How to Use This Implied Cap Rate Calculator
- Gather Your Data: You will need two key figures for the property you are analyzing:
- Net Operating Income (NOI): This is the property's annual income after subtracting all operating expenses (like property taxes, insurance, maintenance, property management fees, utilities, etc.) but *before* accounting for mortgage payments (debt service) or income taxes.
- Current Market Value / Purchase Price: This is either the current estimated market value of the property or the price at which you are considering purchasing it.
- Input Values: Enter the NOI and Market Value into the respective fields in the calculator. Ensure you are using consistent currency units (e.g., if NOI is in USD, market value should also be in USD). The calculator does not have unit conversion for currency as it's typically understood within a specific market.
- Calculate: Click the "Calculate Implied Cap Rate" button.
- Interpret Results: The calculator will display the implied cap rate as both a decimal and a percentage. A higher implied cap rate generally suggests a higher potential return for the price paid, but also potentially higher risk.

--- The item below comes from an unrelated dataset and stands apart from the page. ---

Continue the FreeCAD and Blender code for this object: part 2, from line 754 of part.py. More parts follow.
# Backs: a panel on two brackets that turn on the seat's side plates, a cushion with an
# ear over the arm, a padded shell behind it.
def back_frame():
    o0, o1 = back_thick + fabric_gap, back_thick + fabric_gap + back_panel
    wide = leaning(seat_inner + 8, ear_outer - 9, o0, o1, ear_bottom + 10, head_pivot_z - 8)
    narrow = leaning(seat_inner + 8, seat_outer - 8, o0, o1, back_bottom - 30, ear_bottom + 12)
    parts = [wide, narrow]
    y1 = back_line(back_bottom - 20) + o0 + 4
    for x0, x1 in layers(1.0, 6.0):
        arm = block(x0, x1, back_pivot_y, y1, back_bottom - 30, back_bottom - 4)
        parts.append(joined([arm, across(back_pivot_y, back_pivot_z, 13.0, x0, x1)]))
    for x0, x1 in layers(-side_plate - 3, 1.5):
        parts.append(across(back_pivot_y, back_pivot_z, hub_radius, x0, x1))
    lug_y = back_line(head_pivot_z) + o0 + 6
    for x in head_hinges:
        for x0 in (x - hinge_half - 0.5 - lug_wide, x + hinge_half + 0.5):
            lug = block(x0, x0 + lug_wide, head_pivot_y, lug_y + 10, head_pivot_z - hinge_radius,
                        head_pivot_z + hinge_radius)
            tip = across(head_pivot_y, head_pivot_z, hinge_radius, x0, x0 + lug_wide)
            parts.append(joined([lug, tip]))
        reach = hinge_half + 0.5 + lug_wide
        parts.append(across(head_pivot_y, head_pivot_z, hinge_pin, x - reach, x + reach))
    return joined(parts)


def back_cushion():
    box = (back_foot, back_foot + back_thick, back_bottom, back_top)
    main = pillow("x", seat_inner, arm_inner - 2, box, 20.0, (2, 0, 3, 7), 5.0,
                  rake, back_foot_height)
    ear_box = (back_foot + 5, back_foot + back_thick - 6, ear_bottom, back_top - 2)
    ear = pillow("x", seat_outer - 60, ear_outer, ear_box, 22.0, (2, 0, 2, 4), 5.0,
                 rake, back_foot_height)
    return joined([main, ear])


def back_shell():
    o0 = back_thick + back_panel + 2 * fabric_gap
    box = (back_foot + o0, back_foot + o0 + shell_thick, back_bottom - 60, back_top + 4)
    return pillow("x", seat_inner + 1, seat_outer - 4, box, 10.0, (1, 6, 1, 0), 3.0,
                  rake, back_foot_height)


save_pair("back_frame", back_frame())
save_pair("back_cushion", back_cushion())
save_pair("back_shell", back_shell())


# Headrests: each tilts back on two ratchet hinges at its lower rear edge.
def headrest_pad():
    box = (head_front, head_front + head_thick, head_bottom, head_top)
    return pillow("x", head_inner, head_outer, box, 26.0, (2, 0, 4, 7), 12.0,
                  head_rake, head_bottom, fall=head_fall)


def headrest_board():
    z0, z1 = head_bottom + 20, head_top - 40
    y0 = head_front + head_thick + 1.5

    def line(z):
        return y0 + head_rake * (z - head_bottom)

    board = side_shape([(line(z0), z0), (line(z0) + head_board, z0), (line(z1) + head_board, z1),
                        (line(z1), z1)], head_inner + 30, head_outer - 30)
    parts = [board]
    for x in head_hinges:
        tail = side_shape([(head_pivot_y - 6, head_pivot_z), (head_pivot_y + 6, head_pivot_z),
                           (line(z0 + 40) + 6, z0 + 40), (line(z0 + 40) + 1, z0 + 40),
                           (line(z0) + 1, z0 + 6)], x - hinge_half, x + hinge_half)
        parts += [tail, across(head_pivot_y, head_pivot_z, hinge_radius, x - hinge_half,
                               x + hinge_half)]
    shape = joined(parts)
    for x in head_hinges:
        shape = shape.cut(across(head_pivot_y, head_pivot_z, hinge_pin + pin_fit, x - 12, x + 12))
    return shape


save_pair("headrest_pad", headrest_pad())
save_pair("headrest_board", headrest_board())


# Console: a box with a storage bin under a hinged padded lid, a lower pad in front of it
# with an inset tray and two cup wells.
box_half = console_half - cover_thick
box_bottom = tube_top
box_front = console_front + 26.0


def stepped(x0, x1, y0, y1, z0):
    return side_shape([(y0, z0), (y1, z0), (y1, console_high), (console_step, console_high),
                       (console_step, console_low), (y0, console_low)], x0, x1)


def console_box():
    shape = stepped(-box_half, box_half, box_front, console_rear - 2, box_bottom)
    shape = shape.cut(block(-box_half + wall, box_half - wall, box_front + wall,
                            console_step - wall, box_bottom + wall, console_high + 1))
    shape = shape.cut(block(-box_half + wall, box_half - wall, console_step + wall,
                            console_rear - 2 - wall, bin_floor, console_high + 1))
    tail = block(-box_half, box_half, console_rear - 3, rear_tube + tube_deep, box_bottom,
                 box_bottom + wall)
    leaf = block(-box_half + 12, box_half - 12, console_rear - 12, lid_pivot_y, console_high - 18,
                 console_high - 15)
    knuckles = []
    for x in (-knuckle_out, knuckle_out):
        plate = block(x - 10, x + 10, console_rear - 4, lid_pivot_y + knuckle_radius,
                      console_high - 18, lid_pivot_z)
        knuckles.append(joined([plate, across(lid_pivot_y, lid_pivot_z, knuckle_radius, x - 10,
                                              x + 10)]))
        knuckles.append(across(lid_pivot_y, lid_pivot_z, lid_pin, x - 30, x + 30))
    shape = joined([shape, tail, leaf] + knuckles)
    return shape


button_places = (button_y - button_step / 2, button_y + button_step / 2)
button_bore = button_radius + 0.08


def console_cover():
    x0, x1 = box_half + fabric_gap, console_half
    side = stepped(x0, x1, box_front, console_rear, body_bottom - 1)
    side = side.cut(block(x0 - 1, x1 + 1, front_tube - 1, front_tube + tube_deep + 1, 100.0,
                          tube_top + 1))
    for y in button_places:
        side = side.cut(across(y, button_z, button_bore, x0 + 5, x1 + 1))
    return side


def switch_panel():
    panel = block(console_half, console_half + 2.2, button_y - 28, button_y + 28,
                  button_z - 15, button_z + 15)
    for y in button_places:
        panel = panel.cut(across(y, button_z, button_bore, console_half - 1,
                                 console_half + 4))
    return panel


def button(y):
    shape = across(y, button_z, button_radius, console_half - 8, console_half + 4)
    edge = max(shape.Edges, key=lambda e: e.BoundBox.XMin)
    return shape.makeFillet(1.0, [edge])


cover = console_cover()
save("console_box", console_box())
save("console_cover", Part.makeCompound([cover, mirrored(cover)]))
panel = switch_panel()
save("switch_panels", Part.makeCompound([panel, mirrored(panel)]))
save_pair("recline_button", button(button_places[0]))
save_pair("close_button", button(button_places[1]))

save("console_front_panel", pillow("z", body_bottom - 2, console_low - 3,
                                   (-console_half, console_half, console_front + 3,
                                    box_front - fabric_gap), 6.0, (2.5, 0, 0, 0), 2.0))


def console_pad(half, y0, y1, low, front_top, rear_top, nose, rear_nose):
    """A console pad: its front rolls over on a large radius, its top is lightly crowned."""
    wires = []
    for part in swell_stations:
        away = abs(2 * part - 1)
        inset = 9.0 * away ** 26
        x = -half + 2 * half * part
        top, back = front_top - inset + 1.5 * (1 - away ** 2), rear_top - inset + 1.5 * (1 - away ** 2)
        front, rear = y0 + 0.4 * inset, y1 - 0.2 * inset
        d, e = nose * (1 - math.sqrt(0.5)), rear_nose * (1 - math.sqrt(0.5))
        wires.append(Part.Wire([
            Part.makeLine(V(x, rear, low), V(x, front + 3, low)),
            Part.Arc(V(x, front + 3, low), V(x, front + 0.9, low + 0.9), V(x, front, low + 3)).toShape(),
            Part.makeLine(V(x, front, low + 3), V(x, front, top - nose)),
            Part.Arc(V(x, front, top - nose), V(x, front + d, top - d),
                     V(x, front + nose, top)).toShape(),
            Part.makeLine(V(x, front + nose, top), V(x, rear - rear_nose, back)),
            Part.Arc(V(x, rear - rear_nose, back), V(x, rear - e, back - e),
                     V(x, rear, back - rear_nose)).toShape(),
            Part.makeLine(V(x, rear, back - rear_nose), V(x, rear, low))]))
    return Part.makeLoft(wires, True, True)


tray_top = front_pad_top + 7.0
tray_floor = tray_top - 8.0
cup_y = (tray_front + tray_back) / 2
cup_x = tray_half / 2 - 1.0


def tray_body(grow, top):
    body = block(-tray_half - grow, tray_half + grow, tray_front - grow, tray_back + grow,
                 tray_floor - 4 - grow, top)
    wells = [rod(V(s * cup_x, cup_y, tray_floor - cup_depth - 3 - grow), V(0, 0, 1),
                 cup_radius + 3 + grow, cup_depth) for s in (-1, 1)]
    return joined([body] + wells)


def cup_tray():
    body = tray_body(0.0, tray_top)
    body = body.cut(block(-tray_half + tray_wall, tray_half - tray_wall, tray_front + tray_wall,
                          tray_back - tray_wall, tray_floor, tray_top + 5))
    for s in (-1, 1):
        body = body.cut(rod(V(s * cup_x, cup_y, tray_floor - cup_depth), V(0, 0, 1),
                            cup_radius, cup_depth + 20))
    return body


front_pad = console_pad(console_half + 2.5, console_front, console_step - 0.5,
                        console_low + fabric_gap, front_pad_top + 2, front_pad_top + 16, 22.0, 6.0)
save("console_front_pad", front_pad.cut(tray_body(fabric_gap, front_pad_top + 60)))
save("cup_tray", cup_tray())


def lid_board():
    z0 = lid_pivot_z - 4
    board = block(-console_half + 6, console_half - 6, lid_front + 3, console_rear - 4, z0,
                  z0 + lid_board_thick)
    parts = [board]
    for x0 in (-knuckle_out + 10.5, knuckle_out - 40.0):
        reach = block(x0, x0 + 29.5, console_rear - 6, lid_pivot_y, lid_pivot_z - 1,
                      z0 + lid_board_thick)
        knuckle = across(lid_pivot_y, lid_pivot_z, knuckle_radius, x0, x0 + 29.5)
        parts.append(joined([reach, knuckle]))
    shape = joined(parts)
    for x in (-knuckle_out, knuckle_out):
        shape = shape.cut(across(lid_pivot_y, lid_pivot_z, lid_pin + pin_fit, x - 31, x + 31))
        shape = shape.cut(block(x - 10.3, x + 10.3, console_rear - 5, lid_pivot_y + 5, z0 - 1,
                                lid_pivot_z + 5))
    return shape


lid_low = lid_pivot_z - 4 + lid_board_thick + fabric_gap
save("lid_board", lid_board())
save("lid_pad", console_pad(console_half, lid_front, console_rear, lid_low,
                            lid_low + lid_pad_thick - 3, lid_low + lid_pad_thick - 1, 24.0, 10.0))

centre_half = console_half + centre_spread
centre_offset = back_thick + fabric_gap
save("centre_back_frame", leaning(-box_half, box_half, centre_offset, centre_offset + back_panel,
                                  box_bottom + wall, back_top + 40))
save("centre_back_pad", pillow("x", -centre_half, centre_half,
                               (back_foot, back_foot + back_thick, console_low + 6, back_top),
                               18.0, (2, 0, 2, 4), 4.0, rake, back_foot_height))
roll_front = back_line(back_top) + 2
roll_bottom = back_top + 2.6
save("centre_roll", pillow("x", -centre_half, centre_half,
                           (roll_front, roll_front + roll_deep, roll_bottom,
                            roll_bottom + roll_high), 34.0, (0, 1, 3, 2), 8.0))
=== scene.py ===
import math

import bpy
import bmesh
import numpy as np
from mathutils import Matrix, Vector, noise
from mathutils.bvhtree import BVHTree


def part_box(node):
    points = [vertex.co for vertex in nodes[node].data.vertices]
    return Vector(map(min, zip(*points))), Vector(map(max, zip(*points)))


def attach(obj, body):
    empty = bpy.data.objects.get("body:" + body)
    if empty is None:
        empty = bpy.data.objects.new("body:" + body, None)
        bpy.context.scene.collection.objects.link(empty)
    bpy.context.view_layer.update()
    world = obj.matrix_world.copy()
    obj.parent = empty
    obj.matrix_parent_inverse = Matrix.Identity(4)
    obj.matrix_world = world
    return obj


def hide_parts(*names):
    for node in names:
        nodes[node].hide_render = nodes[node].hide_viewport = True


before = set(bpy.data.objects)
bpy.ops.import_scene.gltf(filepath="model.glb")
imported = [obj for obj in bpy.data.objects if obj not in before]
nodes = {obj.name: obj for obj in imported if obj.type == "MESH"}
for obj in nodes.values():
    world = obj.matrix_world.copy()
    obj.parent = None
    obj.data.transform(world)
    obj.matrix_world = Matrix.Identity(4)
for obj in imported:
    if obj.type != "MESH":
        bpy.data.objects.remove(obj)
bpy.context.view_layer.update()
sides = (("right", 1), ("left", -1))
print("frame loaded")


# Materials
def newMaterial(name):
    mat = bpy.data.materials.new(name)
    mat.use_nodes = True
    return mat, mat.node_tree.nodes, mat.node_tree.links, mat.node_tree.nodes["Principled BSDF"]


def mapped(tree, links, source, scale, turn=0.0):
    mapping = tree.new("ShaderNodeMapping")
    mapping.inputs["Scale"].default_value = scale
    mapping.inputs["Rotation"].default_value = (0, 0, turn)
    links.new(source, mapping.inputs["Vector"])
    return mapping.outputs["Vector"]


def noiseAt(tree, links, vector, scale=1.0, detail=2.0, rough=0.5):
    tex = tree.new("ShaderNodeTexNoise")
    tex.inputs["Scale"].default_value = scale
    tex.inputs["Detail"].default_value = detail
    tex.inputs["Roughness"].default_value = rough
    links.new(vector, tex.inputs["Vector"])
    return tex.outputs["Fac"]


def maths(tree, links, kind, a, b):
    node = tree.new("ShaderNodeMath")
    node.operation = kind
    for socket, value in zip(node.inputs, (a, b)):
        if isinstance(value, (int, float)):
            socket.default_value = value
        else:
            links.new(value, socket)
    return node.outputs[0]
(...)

A lower implied cap rate might indicate a more stable, lower-risk investment or potentially an overvalued asset.
- Reset: To perform a new calculation, click the "Reset" button to clear the fields.

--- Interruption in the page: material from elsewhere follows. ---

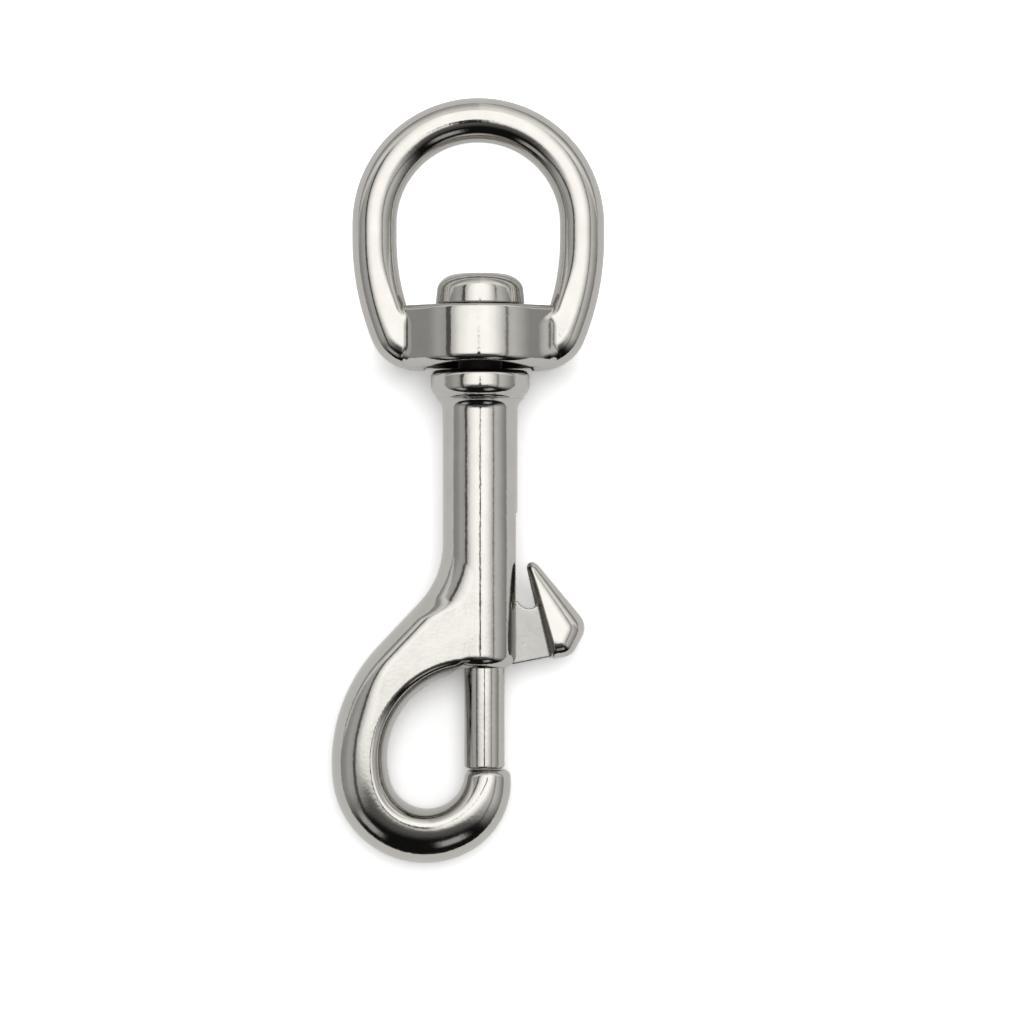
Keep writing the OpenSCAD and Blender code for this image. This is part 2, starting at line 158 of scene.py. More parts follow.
# its half thickness at tip and foot, its rounding, the flank's lean and edge, and how much its
# faces hollow away from the line CROWN_IN in from the flank
KNOB_HALF = (1.3, BOLT_HIGH[2])
KNOB_FULL, KNOB_LEAN, KNOB_EDGE = 2.25, 0.42, 0.25
CROWN, CROWN_IN = 0.02, 1.6
WIRE_R, COIL_R, COIL_N = 0.25, 1.95, 11
COIL_GAP, CLOSED_PITCH = 0.02, 1.05  # air at the ends; rise of an end turn in wire widths


# ---- implicit shapes ---------------------------------------------------------
def length(*parts):
    return np.sqrt(sum(p * p for p in parts))


def unit(degrees):
    a = math.radians(degrees)
    return np.array([math.cos(a), math.sin(a)])


def both(a, b, r):
    """Intersection whose edge is rounded with radius r."""
    return np.minimum(-r, np.maximum(a, b)) + length(np.maximum(r + a, 0), np.maximum(r + b, 0))


def either(a, b, r):
    """Union whose inner corner is filleted with radius r."""
    return np.maximum(r, np.minimum(a, b)) - length(np.maximum(r - a, 0), np.maximum(r - b, 0))


def without(a, b, r):
    """a less b, with the edge rounded with radius r."""
    return both(a, -b, r)


def soft_min(a, b, k):
    h = np.maximum(k - np.abs(a - b), 0) / k
    return np.minimum(a, b) - h * h * k / 4


def smooth_step(t, start, end):
    s = np.clip((t - start) / (end - start), 0, 1)
    return s * s * (3 - 2 * s)


def past(centre, direction, x, y):
    """True to the left of the ray that leaves centre in that direction."""
    return direction[0] * (y - centre[1]) - direction[1] * (x - centre[0]) > 0


def bar_section(z, half, *sides):
    """Steel between outlines, each given as the distance in from it and the width over which
    the section rounds off to it as a quarter ellipse; it is flat in the middle."""
    q, wide = 0.0, half
    for inside, width in sides:
        edge = 1 - inside / width
        wide = np.where(edge > q, width, wide)
        q = np.maximum(q, edge)
    k = length(q, z / half)
    return (k - 1) * k / np.maximum(length(q / wide, z / half**2), 1e-6)


def boss_face(x, z):
    """Front of the boss: round in the middle, then straight down its two flanks."""
    x, z = np.abs(x), z + BOSS_R - BOSS_HALF
    flank = unit(90 - BOSS_FLANK)
    return np.where(x * flank[1] > z * flank[0], x * flank[0] + z * flank[1], length(x, z)) - BOSS_R


def recess_top(x):
    return RECESS_TOP - RECESS_RISE * (x / RECESS_WIDE) ** 2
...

- Copy Results: Click "Copy Results" to easily transfer the calculated figures and formula to your notes or reports.
Key Factors That Affect Implied Cap Rate
Several factors influence the implied cap rate observed in the market:
- Risk Profile: Higher perceived risk (e.g., older building, challenging tenant mix, high vacancy, unstable market) generally leads to a higher implied cap rate as investors demand a greater return for taking on more risk.

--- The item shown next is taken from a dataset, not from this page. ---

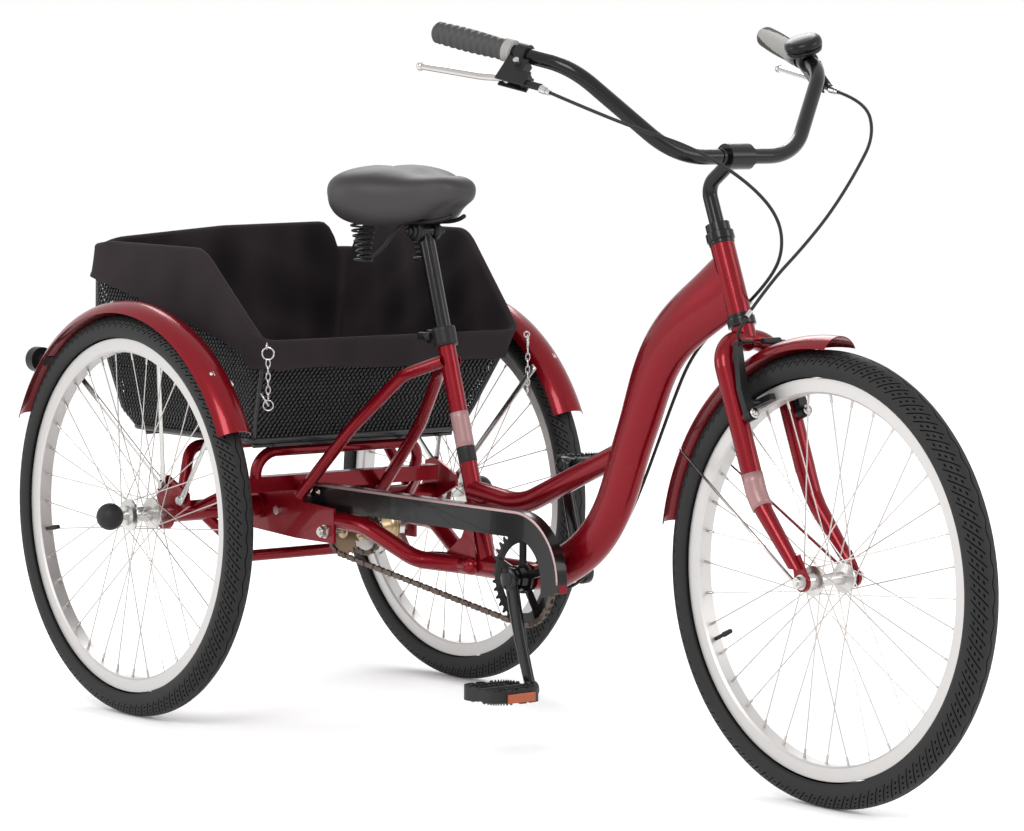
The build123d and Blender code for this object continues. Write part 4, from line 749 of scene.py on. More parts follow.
def link_plate(work, pitch, height, y, thick):
    """A chain side plate: round ends and a narrower waist."""
    outline = []
    for end, start in ((1, -90), (-1, 90)):
        for step in range(5):
            angle = math.radians(start + 45 * step)
            outline.append((pitch / 2 * end + height / 2 * math.cos(angle), height / 2 * math.sin(angle)))
        outline.append((0, height * 0.36 * end))
    rims = [[work.verts.new((x, y + shift, z)) for x, z in outline] for shift in (-thick / 2, thick / 2)]
    work.faces.new(rims[0])
    work.faces.new(list(reversed(rims[1])))
    for index in range(len(outline)):
        after = (index + 1) % len(outline)
        work.faces.new((rims[0][after], rims[0][index], rims[1][index], rims[1][after]))


def chain_link(outer):
    """One link lying along X: outer plates with pins, or inner plates with rollers."""
    values = settings("chain")
    work = bmesh.new()
    thick = 0.0010
    place = values.width * 0.5 - thick / 2 if outer else values.width * 0.5 - thick * 1.75
    for side in (-1, 1):
        link_plate(work, values.pitch, values.plate if outer else values.plate * 0.97, side * place, thick)
    for end in (-1, 1):
        centre = Vector((end * values.pitch / 2, 0, 0))
        across = sideways(place + thick * 0.6) if outer else sideways(place)
        cylinder_into(work, centre - across, centre + across, 0.0018 if outer else 0.0038, 8)
    bmesh.ops.recalc_face_normals(work, faces=work.faces)
    return mesh_of(work, "link")


def make_chains():
    """Two roller chains, link by link."""
    values = settings("chain")
    ring_y, axle_y = chain_planes()
    ring_radius, cog_radius = pitch_radius(RING_TEETH), pitch_radius(COG_TEETH)
    loops = ((CRANK, ring_radius, TRANSFER, cog_radius, ring_y),
             (TRANSFER, cog_radius, RIGHT_WHEEL, cog_radius, axle_y))
    meshes = []
    for first, first_radius, second, second_radius, y in loops:
        start = Vector((first.x, 0, first.z))
        end = Vector((second.x, 0, second.z))
        line = belt_line(start, first_radius, end, second_radius, y)
        _, reach = spaced(line, 4)
        count = 2 * round(reach / values.pitch / 2)
        pins, _ = spaced(line, count)
        for outer in (False, True):
            places = []
            for index in range(int(outer), count, 2):
                first_pin, next_pin = pins[index], pins[(index + 1) % count]
                ahead = next_pin - first_pin
                places.append(((first_pin + next_pin) / 2, ahead, sideways(1).cross(ahead)))
            meshes.append(repeated("chain_links", places, chain_link(outer), "chain", smooth=False))
    add_piece("chain_loops", meshes, "frame", "chain", ("chains",), smooth=False)


# ---------------------------------------------------------------- basket
BASKET_LEVELS = ((0.449, -0.184, 0.168, 0.212), (0.478, -0.213, 0.184, 0.224),
                 (0.627, -0.240, 0.264, 0.258), (0.774, -0.237, 0.270, 0.270))
CORNER = 0.024
SIDE_STEPS, CORNER_STEPS = 46, 6
BELT_Z, BELT_TO_TOP = 0.627, 0.147
WEAVE_TOP = 0.735


def basket_sizes(z):
    """Back, front and half width of the basket's wall at a height, from the rear axle."""
    heights = [level[0] for level in BASKET_LEVELS]
    return [float(np.interp(z, heights, [level[number] for level in BASKET_LEVELS]))
            for number in (1, 2, 3)]


def basket_rim():
    """Columns round the basket: (side, share along it, corner angle)."""
    columns = []
    for side in range(4):
        columns += [(side, step / SIDE_STEPS, None) for step in range(SIDE_STEPS + 1)]
        columns += [(side, 1.0, turn / CORNER_STEPS) for turn in range(1, CORNER_STEPS)]
    return columns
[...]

- Property Type: Different property types (e.g., multifamily, retail, office, industrial) have different risk-return profiles and thus command different market cap rates. Industrial properties might have lower cap rates due to perceived stability, while retail might have higher rates due to tenant mix risks.
- Location and Market Conditions: Prime locations in high-demand, stable markets often have lower implied cap rates because investors are willing to accept lower returns for the security and appreciation potential. Emerging markets or less desirable locations might have higher implied cap rates.
- Tenant Quality and Lease Structure: Leases with creditworthy tenants (e.g., national corporations) and long-term, triple-net (NNN) lease structures reduce risk for the landlord, often leading to lower implied cap rates. Short-term leases or tenants with weaker financials increase risk and thus imply higher cap rates.
- Economic Outlook: Broader economic conditions significantly impact real estate investment. During economic downturns, investors may demand higher cap rates to compensate for increased uncertainty. Conversely, strong economic growth can drive down cap rates.
- Interest Rates: While cap rate is unlevered, rising interest rates can indirectly pressure cap rates upward. Investors might seek higher returns from real estate to compete with alternative, safer investments like bonds that now offer higher yields. This can also affect property valuations.
- Property Condition and Age: Newer, well-maintained properties generally require less capital expenditure and carry less immediate risk, often resulting in lower implied cap rates compared to older properties needing significant renovations or facing deferred maintenance.
FAQ
Q: What is the difference between implied cap rate and a target cap rate?
A: The implied cap rate reflects the current market's pricing of a property's income stream relative to its value. A target cap rate is the minimum rate of return an investor requires to make an investment profitable based on their own financial goals and risk tolerance. They are used for different analytical purposes.
Q: Can the implied cap rate be negative?
A: Yes, theoretically, if a property's NOI is negative (expenses exceed income) while its market value is positive. This signifies a property that is currently a cash drain relative to its value, which is unsustainable long-term without significant capital improvement or repositioning.
Q: What is a "good" implied cap rate?
A: There's no universal "good" implied cap rate. It's relative to the specific property type, location, market conditions, risk, and the investor's goals. A 5% cap rate might be excellent in a prime market and poor in a secondary market.
Q: How do I calculate NOI if I don't have it readily available?
A: NOI = (Gross Potential Rent + Other Income) – Vacancy and Credit Losses – Operating Expenses (property taxes, insurance, utilities, repairs & maintenance, management fees, etc.). Remember, NOI excludes mortgage payments and depreciation.
Q: Does the implied cap rate account for financing?
A: No, the implied cap rate is an unlevered metric. It measures the property's return based on its income and value, independent of how it's financed. This makes it useful for comparing different investment opportunities on an equal footing.
Q: What are typical implied cap rates for different property types?
A: This varies greatly by market, but generally: Multifamily and Industrial properties often see lower cap rates due to perceived stability. Retail and Office properties can have a wider range depending on tenant quality and lease terms. More specialized or riskier assets might command higher cap rates.
Q: How often should I recalculate implied cap rates?
A: Implied cap rates are most relevant when analyzing a potential acquisition or when market values are changing significantly. For existing investments, tracking changes in NOI and market value can help understand evolving investor sentiment and property performance.
Q: How does deferred maintenance affect implied cap rate?
A: Deferred maintenance increases risk and the anticipated future cost of capital expenditures. This typically leads to a higher implied cap rate as investors demand a greater return to compensate for these risks and future costs.